Respecting Seasonal Demand
Home services businesses operate within predictable cycles, and marketing strategy should reflect those rhythms.
During peak demand, the focus should be on protecting capacity and prioritizing high-intent opportunities rather than overspending and adding lead volume that cannot be serviced. Shoulder seasons provide an opportunity to build pipeline strength through tune-up campaigns and maintenance agreement enrollment. In the off-season, disciplined contractors activate their databases, promote membership value, and re-engage dormant customers.
Consistency across all three seasons builds familiarity and keeps the company better known in its service area. Turning marketing off and on forces contractors to rebuild momentum at a higher cost each time.
Winning Hyper-Local
Another common mistake is spreading all of your marketing efforts across entire counties or metropolitan areas. A part of the strategy for the most efficient contractors is to invest a portion of their marketing in a tightly defined service area, often just a handful of ZIP codes within a certain mile radius from the shop. Marketing does not create demand; it captures demand when equipment fails.
Effective hyper-local strategy often includes high-frequency direct mail, OTT and CTV placements targeting specific neighborhoods, Google Local Services Ads, disciplined local SEO and Google Business Profile optimization, geo-targeted paid social campaigns, and community presence that reinforces familiarity. The objective is not broad awareness. It is becoming better known exactly where it matters most.
Measuring What Moves Revenue
Marketing reporting should remain simple and tied directly to outcomes. Contractors should closely monitor marketing opportunities, such as inbound calls and form submissions, alongside booked jobs. Marketing creates opportunities, the customer service team converts them, and sales generates revenue.
Weekly review and rolling 90-day trend analysis provide clarity. If opportunities are strong but bookings are weak, call handling requires attention. If bookings are solid but revenue lags, sales performance may be the issue. If revenue grows but capacity strains, operational adjustments are needed.
Increasing ad spend before correcting internal inefficiencies only amplifies waste.

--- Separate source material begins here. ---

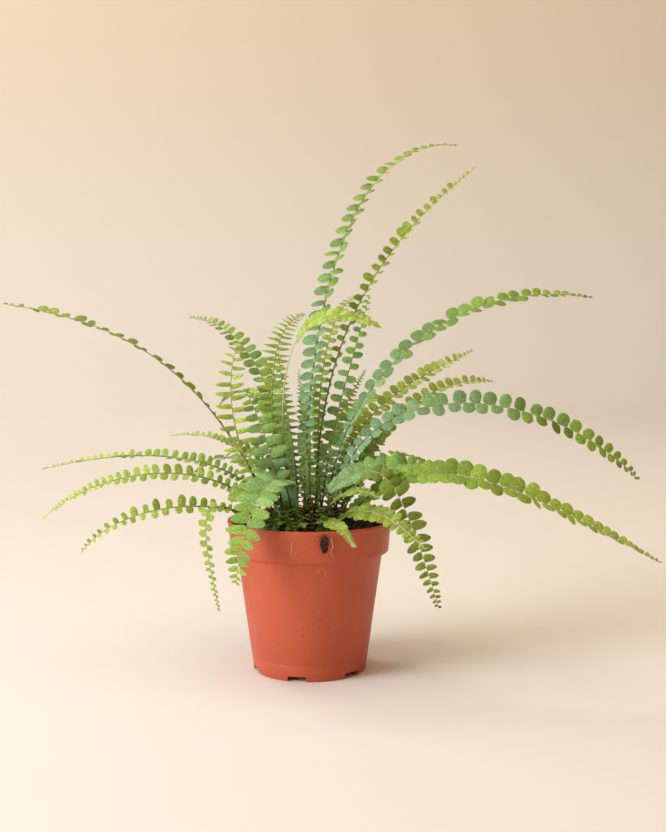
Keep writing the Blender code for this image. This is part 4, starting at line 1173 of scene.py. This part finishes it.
def make_litter():
    """Old stalk stubs, dry twigs, the crumb on the rim and the fine root beside it."""
    chance = random.Random(55)
    dry = rough_material("Dead stalk, weathered", (
        (0.30, linear("3A2614")), (0.52, linear("6E4F2C")), (0.75, linear("9A7A4C"))), 0.9, 0.7, 0.0002)
    for name in ("old_stalk_right", "old_stalk_front_right", "old_stalk_back_right"):
        low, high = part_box(name)
        foot = Vector(((low.x * 0.75 + high.x * 0.25), (low.y + high.y) / 2, low.z))
        head = Vector(((low.x * 0.25 + high.x * 0.75), (low.y + high.y) / 2, high.z - 0.0004))
        middle = (foot + head) / 2 + Vector((chance.gauss(0, 0.0004), chance.gauss(0, 0.0004), 0))
        rod = model_strand(name + "_rod", (foot, middle, head), 0.0012, 0.75)
        split = []
        for _ in range(4):
            way = Vector((chance.gauss(0, 1), chance.gauss(0, 1), 2.4)).normalized()
            end = head + way * chance.uniform(0.0004, 0.0016)
            split.append(model_strand("fray", (head - way * 0.002, head, end), 0.0003, 0.3))
        for obj in (rod, *split):
            dress(obj, dry)
        piece = join(name.replace("old_stalk", "fern_old_stalk"), [rod, *split])
        hand_over(piece, NODE_SLOTS[name], name)
    for name in ("dry_twig_long", "dry_twig_short"):
        low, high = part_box(name)
        near, far = low.y + 0.001, high.y - 0.001
        if name == "dry_twig_short":
            near, far = high.y - 0.001, low.y + 0.001
        start = Vector((low.x + 0.001, near, low.z + 0.0007))
        end = Vector((high.x - 0.001, far, high.z - 0.0006))
        run = []
        for i in range(7):
            stray = Vector((0, chance.gauss(0, 0.0005), chance.uniform(0, 0.0004)))
            run.append(start.lerp(end, i / 6) + stray)
        twig = model_strand(name + "_rod", run, 0.00065, 0.6)
        dress(twig, dry)
        piece = join(name.replace("dry_twig", "fern_dry_twig"), [twig])
        hand_over(piece, NODE_SLOTS[name], name)
    low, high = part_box("soil_crumb_on_rim")
    middle = (low + high) / 2
    half = (high - low) / 2
    lumps = [model_lump(f"crumb_{i}", 70 + i) for i in range(3)]
    places = []
    for _ in range(RIM_CRUMB_LUMPS):
        z = chance.uniform(-0.92, 0.92)
        wide = math.sqrt(1 - z * z) * (0.75 if z < 0 else 1.0)
        x = half.x * wide * chance.uniform(-0.9, 0.9)
        y = half.y * chance.uniform(-0.2, 0.55)
        places.append((middle + Vector((x, y, half.z * z)), chance.uniform(0.0006, 0.0013), 0.9))
    crumbs = scatter(lumps, places, chance)
    discard(*lumps)
    wet = rough_material("Peat crumb, damp", (
        (0.30, linear("130C08")), (0.52, linear("3A281B")), (0.74, linear("705640"))), 1.2, 0.9, 0.0004)
    for obj in crumbs:
        dress(obj, wet)
    piece = join("fern_rim_crumb", crumbs)
    hand_over(piece, NODE_SLOTS["soil_crumb_on_rim"], "soil_crumb_on_rim")
    low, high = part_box("fine_root_on_rim")
    middle = (low + high) / 2
    run = []
    for i in range(8):
        x = middle.x + chance.gauss(0, 0.0007)
        run.append(Vector((x, low.y + 0.0002, high.z + (low.z - high.z) * i / 7)))
    root = model_strand("root", run, 0.00028, 0.5)
    pale = rough_material("Fine root, bleached", (
        (0.3, linear("9A8462")), (0.7, linear("D9C8A6"))), 0.8, 0.7, 0.0001)
    dress(root, pale)
    piece = join("fern_rim_root", [root])
    hand_over(piece, NODE_SLOTS["fine_root_on_rim"], "fine_root_on_rim")


# ---------------------------------------------------------------- stage


def add_lamp(name, place, target, size, energy, colour):
    data = bpy.data.lights.new(name, "AREA")
    data.shape = "DISK"
    data.size = size
    data.energy = energy
    data.color = linear(colour)
    lamp = bpy.data.objects.new(name, data)
    lamp.location = place
    lamp.rotation_euler = (Vector(target) - Vector(place)).to_track_quat("-Z", "Y").to_euler()
    bpy.context.scene.collection.objects.link(lamp)


def make_stage():
    studio = settings().studio
    section = [(0, 0), (SWEEP_RADIUS - SWEEP_CURVE, 0)]
    for i in range(1, SWEEP_STEPS + 1):
        turn = math.radians(90 * i / SWEEP_STEPS)
        inward = SWEEP_CURVE * (1 - math.sin(turn))
        section.append((SWEEP_RADIUS - inward, SWEEP_CURVE * (1 - math.cos(turn))))
    sweep = turned("studio_sweep", section + [(SWEEP_RADIUS, SWEEP_HEIGHT)], SWEEP_SIDES)
    bpy.ops.object.shade_smooth()
    material, tree, shader = new_material("Seamless paper, matt", 0.95, 1.3)
    where = node(tree, "ShaderNodeTexCoord")
    split = node(tree, "ShaderNodeSeparateXYZ", links={0: where.outputs["Object"]})
    # the paper turns darker and warmer with height: partly its own tint, partly painted shade for the light
    # falling off up the wall
    rise = node(tree, "ShaderNodeMapRange", {**SMOOTH, 1: 0.0, 2: SWEEP_TINT_AND_FALLOFF_TOP, 3: 0.0, 4: 1.0},
                {0: split.outputs[2]})
    tint = node(tree, "ShaderNodeMix", {**MIX, 6: (*studio.floor, 1), 7: (*studio.backdrop, 1)},
                {0: rise.outputs[0]})
    tree.links.new(tint.outputs[2], shader.inputs["Base Color"])
    dress(sweep, material)

    world = bpy.data.worlds.new("Soft room light")
    bpy.context.scene.world = world
    world.use_nodes = True
    background = world.node_tree.nodes["Background"]
    background.inputs["Color"].default_value = (*linear(ROOM_COLOUR), 1)
    background.inputs["Strength"].default_value = studio.room
    add_lamp("Key, large softbox", KEY_PLACE, LIT_POINT, KEY_SIZE, studio.key, KEY_COLOUR)
    add_lamp("Ceiling bounce", CEILING_PLACE, LIT_POINT, CEILING_SIZE, studio.ceiling, CEILING_COLOUR)
    add_lamp("Backdrop wash", WASH_PLACE, WASHED_POINT, WASH_SIZE, studio.wash, WASH_COLOUR)

    data = bpy.data.cameras.new("Camera")
    camera = bpy.data.objects.new("Camera", data)
    data.sensor_width = 36
    data.lens = CAMERA_LENS
    data.clip_start = 0.01
    data.clip_end = 20
    camera.location = CAMERA_PLACE
    camera.rotation_euler = (math.radians(CAMERA_PITCH), 0, 0)
    bpy.context.scene.collection.objects.link(camera)
    bpy.context.scene.camera = camera
    bpy.context.scene.view_settings.view_transform = "Standard"
    bpy.context.scene.view_settings.look = "None"


# ---------------------------------------------------------------- settings, operators and panel


def colour_setting(name, description, hexed):
    """A colour that starts as the sRGB hex colour."""
    return bpy.props.FloatVectorProperty(
        name=name, description=description, subtype="COLOR", size=3, min=0, max=1, default=linear(hexed))


def power_setting(name, description, watts):
    """The power of a lamp in watts."""
    return bpy.props.FloatProperty(name=name, description=description, default=watts, min=0, unit="POWER")


class FoliageSettings(bpy.types.PropertyGroup):
    """Sizes and colours of the leaflets."""

    fill: bpy.props.FloatProperty(
        name="Leaflet fill", description="Leaflet size against its place on the midrib",
        default=1.0, min=0.5, max=1.3, subtype="FACTOR")
    mature: colour_setting("Mature", "Oldest, bluest leaflets", "92BE90")
    green: colour_setting("Green", "Grown leaflets", "96BA42")
    fresh: colour_setting("Fresh", "Young leaflets", "BCD054")
    dead: colour_setting("Withered", "Dead leaflets at a few tips", "8A5232")
    tip: colour_setting("Tip", "Newest leaflets, at the tips", "D8E484")


class PotSettings(bpy.types.PropertyGroup):
    """Finish of the pot."""

    colour: colour_setting("Plastic", "Colour of the moulded plastic", "C65633")


class GroundSettings(bpy.types.PropertyGroup):
    """What lies on top of the mix."""

    crumbs: bpy.props.IntProperty(
        name="Crumbs", description="Loose crumbs on the mix", default=520, min=0, max=900)
    fibres: bpy.props.IntProperty(
        name="Fibres", description="Dead root fibres on the mix", default=46, min=0, max=200)
    seedlings: bpy.props.IntProperty(
        name="Seedlings", description="Young ferns in the moss", default=64, min=0)
    moss_shoots: bpy.props.IntProperty(
        name="Moss shoots", description="Shoots in the moss cushion", default=240, min=0, max=500)


class StudioSettings(bpy.types.PropertyGroup):
    """Light and paper round the plant."""

    floor: colour_setting("Floor", "Paper colour where the pot stands", "ECE6DC")
    # the backdrop colour is darker and warmer than the floor: partly the paper's tint, partly painted shade
    # for the light falling off higher up
    backdrop: colour_setting("Backdrop", "Paper colour higher up", "E8D8C1")
    key: power_setting("Key", "Power of the main light", 32.0)
    ceiling: power_setting("Ceiling", "Warm light bounced from above", 28.0)
    wash: power_setting("Wash", "Power of the light on the backdrop", 62.0)
    room: bpy.props.FloatProperty(
        name="Room", description="Strength of the light from all round", default=0.16, min=0)


class FernSettings(bpy.types.PropertyGroup):
    """All settings of the potted fern."""

    foliage: bpy.props.PointerProperty(type=FoliageSettings)
    pot: bpy.props.PointerProperty(type=PotSettings)
    ground: bpy.props.PointerProperty(type=GroundSettings)
    studio: bpy.props.PointerProperty(type=StudioSettings)


class PotOperator(bpy.types.Operator):
    """Turns the nursery pot and cuts its drain slots"""

    bl_idname = "potted_fern.make_pot"
    bl_label = "Make pot"

    def execute(self, context):
        make_pot()
        return {"FINISHED"}


class SoilOperator(bpy.types.Operator):
    """Fills the pot with crumbled mix and fibres"""

    bl_idname = "potted_fern.make_soil"
    bl_label = "Make growing mix"

    def execute(self, context):
        make_soil()
        return {"FINISHED"}


class RhizomeOperator(bpy.types.Operator):
    """Makes the mound of rhizomes"""

    bl_idname = "potted_fern.make_rhizomes"
    bl_label = "Make rhizomes"

    def execute(self, context):
        make_rhizomes()
        return {"FINISHED"}


class MossOperator(bpy.types.Operator):
    """Makes the moss cushion"""

    bl_idname = "potted_fern.make_moss"
    bl_label = "Make moss"

    def execute(self, context):
        make_moss()
        return {"FINISHED"}


class LitterOperator(bpy.types.Operator):
    """Makes the old stalks, twigs, rim crumb and fine root"""

    bl_idname = "potted_fern.make_litter"
    bl_label = "Make litter"

    def execute(self, context):
        make_litter()
        return {"FINISHED"}


class FrondOperator(bpy.types.Operator):
    """Makes every frond, midrib and leaflets"""

    bl_idname = "potted_fern.make_fronds"
    bl_label = "Make fronds"

    def execute(self, context):
        make_fronds()
        return {"FINISHED"}


class StageOperator(bpy.types.Operator):
    """Makes the paper sweep, the lights and the camera"""

    bl_idname = "potted_fern.make_stage"
    bl_label = "Make stage"

    def execute(self, context):
        make_stage()
        return {"FINISHED"}


STEPS = (
    PotOperator, SoilOperator, RhizomeOperator, MossOperator, LitterOperator, FrondOperator, StageOperator,
)


class FernPanel(bpy.types.Panel):
    """Lists the settings and the steps of the potted fern"""

    bl_idname = "VIEW3D_PT_potted_fern"
    bl_label = "Potted fern"
    bl_space_type = "VIEW_3D"
    bl_region_type = "UI"
    bl_category = "Potted fern"

    def draw(self, context):
        groups = context.scene.potted_fern
        for group in (groups.foliage, groups.pot, groups.ground, groups.studio):
            box = self.layout.box()
            for name in group.__annotations__:
                box.prop(group, name)
        for step in STEPS:
            self.layout.operator(step.bl_idname)


CLASSES = (FoliageSettings, PotSettings, GroundSettings, StudioSettings, FernSettings, *STEPS, FernPanel)
NODE_SLOTS = slots_of_nodes()


def register():
    for cls in CLASSES:
        bpy.utils.register_class(cls)
    bpy.types.Scene.potted_fern = bpy.props.PointerProperty(type=FernSettings)


def unregister():
    del bpy.types.Scene.potted_fern
    for cls in reversed(CLASSES):
        bpy.utils.unregister_class(cls)


def main():
    register()
    for step in STEPS:
        group, call = step.bl_idname.split(".")
        getattr(getattr(bpy.ops, group), call)()


if __name__ == "__main__":
    main()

AI Changes Visibility, Not Discipline
AI-powered search results and answer engines are reshaping how customers discover contractors. Visibility now depends more heavily on structured data, strong review signals, and authoritative content than ever before. Contractors who maintain accurate data, consistent messaging, and hyper-local relevance will remain visible in both traditional and AI-driven search environments.
Technology, however, does not replace discipline. It simply rewards those who already have it.
Built for the Long Term
Contractors who consistently grow do not treat marketing like a promotion calendar. They treat it like infrastructure.
The goal is not simply to generate more leads this month. It is building a healthier, more predictable business 12, 24, and 60 months from now. That requires allocating budget intentionally, resisting the urge to over-harvest the customer base, investing in being better known in core service areas, and measuring what truly drives revenue and profitability.
When customer acquisition and retention work together within a disciplined seasonal framework, marketing stops being reactive and becomes a durable competitive advantage.
And predictable profit is where real growth begins.